If you’re in the mood for flowers, head over to the Hôtel de Ville Square where there’s a daily flower market.
6. Buy a book and have lunch at Librairie de l’Hotel Boyer d’Eguilles
Books? Check. Food? Check. Architecture? Check. These three things are some of my favorite things in life, and I can find them at Librairie de l’Hotel Boyer d’Eguilles right in the oldtown.
Built in 1685, this unique historical building houses a restaurant and a bookstore. Walking through its gorgeous arch, you’ll be greeted with a beautiful courtyard peppered with chic wicker chairs and tables covered with white cloths. It just feels so simple yet sophisticated. I like this setting way more than those tables on Cours Mirabeau.
Inside, you’ll find the area for indoor dining and rooms full of books. If this isn’t a paradise for food and book lovers, I don’t know what is.
7. Take a tour of the Luberon villages
Your trip to Provence wouldn’t be complete without a tour of the charming Luberon villages, and Aix is a good base to explore the area. Prepared to be charmed by these hill-top villages as they are some of the most beautiful in all of France. For a first timer without a car, I would recommend taking a minivan group tour. That way you don’t have to worry about getting there and can focus on exploring the villages.
I booked mine online with Provence Reservation, which has been renamed À la Française. They have many small group tours to choose from, and I picked the Markets & Villages in Luberon tour, which is a full-day tour starting from 9 a.m. to 8 p.m. There were about 7-8 people in our group. They took us to Gordes, Lourmarin, Roussillon, and L’Isle sur la Sorgue. Unfortunately, it was neither June nor July, so we didn’t get to stop at Sénanque Abbey for a photo op of the famous lavender field. So take note!
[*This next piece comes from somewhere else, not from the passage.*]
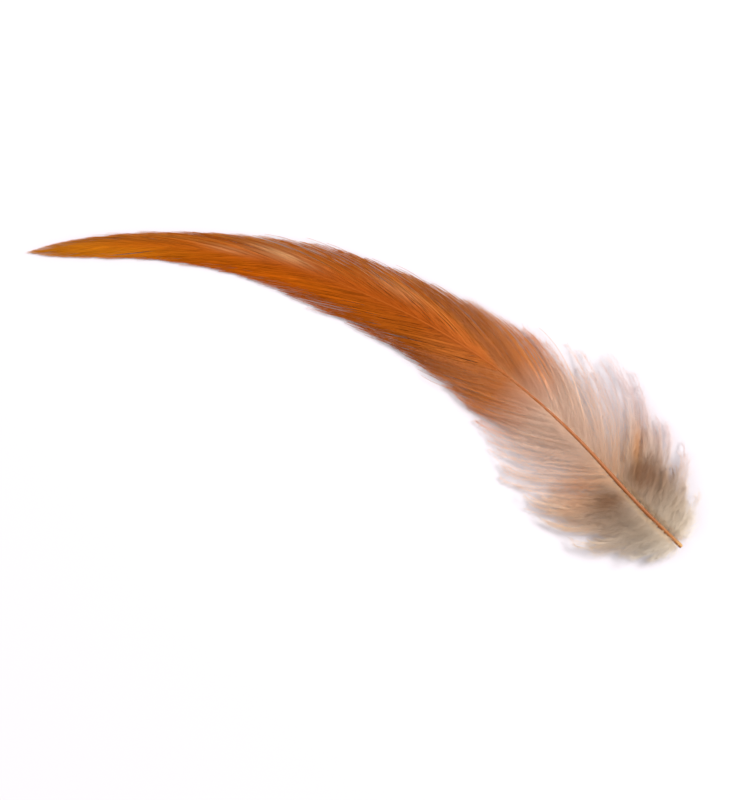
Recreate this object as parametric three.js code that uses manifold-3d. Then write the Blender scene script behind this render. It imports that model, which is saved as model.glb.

If you want to see the lavender in bloom, go there between mid-June and mid-July.
All four villages have their own characters and charms. The colorful ochre houses in Roussillon were such a delight, but the stone houses in Gordes also took my breath away. They are my two favorites on the trip. But if you’re an antique hunter, you’ll love L’Isle sur la Sorgue, which is famous for its many antique shops. Fans of world-renowned French author Albert Camus would appreciate the beautiful Lourmarin, his final resting place.
There you have it. If you decide to go, let me know how you like it. Provence is such a delightful place, and I can’t wait to go back!